Fourth, that circumstance is further magnified by the fact that testimony was offered at the hearing that any residential development within the Manorville Farmland Protection Area was incompatible with any agricultural use. Yet, contrary to its alleged public purpose, the Town had indicated a willingness to allow residential development of some of the property for homes *282of the principals of Aspen Creek. The difference between that plan and one of the plans proposed by the petitioner, encompassing the preservation of about two thirds of the property as open space or farmland (without any cost to the public), is merely a matter of degree. However, the loss of nearly $4 million for the potential preservation of the remainder of the parcels within the alleged Manorville Farmland Protection Area is inexplicable and calls into question the true motivation of the respondents.
Lastly, the fact that the property was taken while it was not in agricultural use is of no small moment. That circumstance clearly shows that the alleged “preservation” of the agricultural use of the parcel can no longer be accomplished without the rental of the property to a “farmer.” That “farmer,” whether the previous tenant, as asserted in petitioner’s brief (and the pool of potential farmers appears to be extremely limited), or another, would be the sole beneficiary of the economic utilization of the property. Thus, I conclude that the potential benefit to the public is so disproportionate and ephemeral when compared to the actual benefit conferred on the tenant that the proposed taking cannot be justified as an efficient advancement of the stated public policy.

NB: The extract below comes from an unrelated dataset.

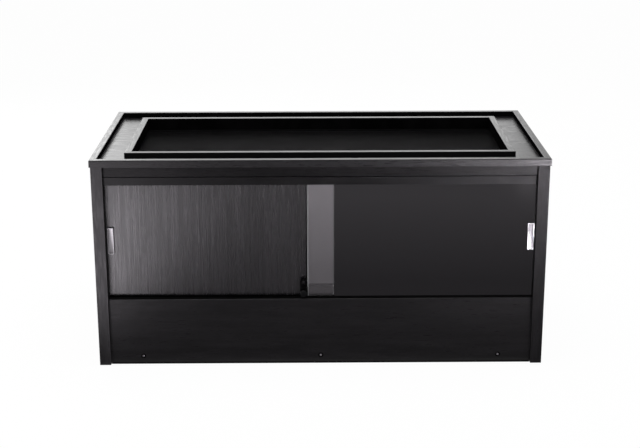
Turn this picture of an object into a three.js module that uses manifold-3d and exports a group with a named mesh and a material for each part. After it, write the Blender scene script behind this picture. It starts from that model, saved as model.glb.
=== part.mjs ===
// Terrarium cabinet of black wood-grain board, with two sliding glass doors, a lock and a lift-out mesh lid.
// Millimetres, +Z up. The origin is on the ground under the middle of the footprint, the front faces -Y and
// +X is to the right of someone who looks at the front.
import * as THREE from "three";
import { mergeVertices } from "three/addons/utils/BufferGeometryUtils.js";
import Module from "manifold-3d";

const wasm = await Module();
wasm.setup();

// ---- Driving dimensions ----
const overallWidth = 1200; // outside of the rim
const overallDepth = 600;
const overallHeight = 573.5; // ground to the top of the rim
const fitGap = 0.2; // between faces that touch on the real cabinet
const mitreGap = 0.3; // across each mitre joint

const rimWidth = 18;
const rimHeight = 19;
const rimStand = 15; // how far the rim stands above the deck
const rimOverhang = 3; // past the side panels, front and back edges
const rimRound = 2;

const sideThickness = 30;
const boardArris = 0.8; // small chamfer along every board edge
const glideHeight = 2.5;
const glideRadius = 11;
const glideInset = 24; // centre of a glide from the side panel's front or back edge

const frontThickness = 22; // plinth and header rail
const frontSetback = 12; // behind the side panels' front edges
const plinthHeight = 185.5;
const plinthClearance = 1; // air under the plinth
const headerHeight = 31;
const shadowGapHeight = 2; // along the header's lower front edge
const shadowGapDepth = 7;

const floorThickness = 15;
const floorClearance = 16; // air under the floor
const backThickness = 15;
const backInset = 17; // behind the side panels' back edges there is this much left open
const deckThickness = 18;
const deckLap = 4; // thin edge of the deck that laps over the carcass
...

Because I believe that close scrutiny of the rationale offered by the Town offers illusory benefits to the public and is a mere pretext for an impermissible taking (see Matter of 49 WB, LLC v Village of Haverstraw, 44 AD3d 226 [2007]), I respectfully dissent.
Crane, J.P. and Fisher, J., concur; Lifson, J., dissents and votes to grant the petition and annul the determination in a separate opinion.
Adjudged that the determination is confirmed, with costs, the petition is denied, and the proceeding is dismissed.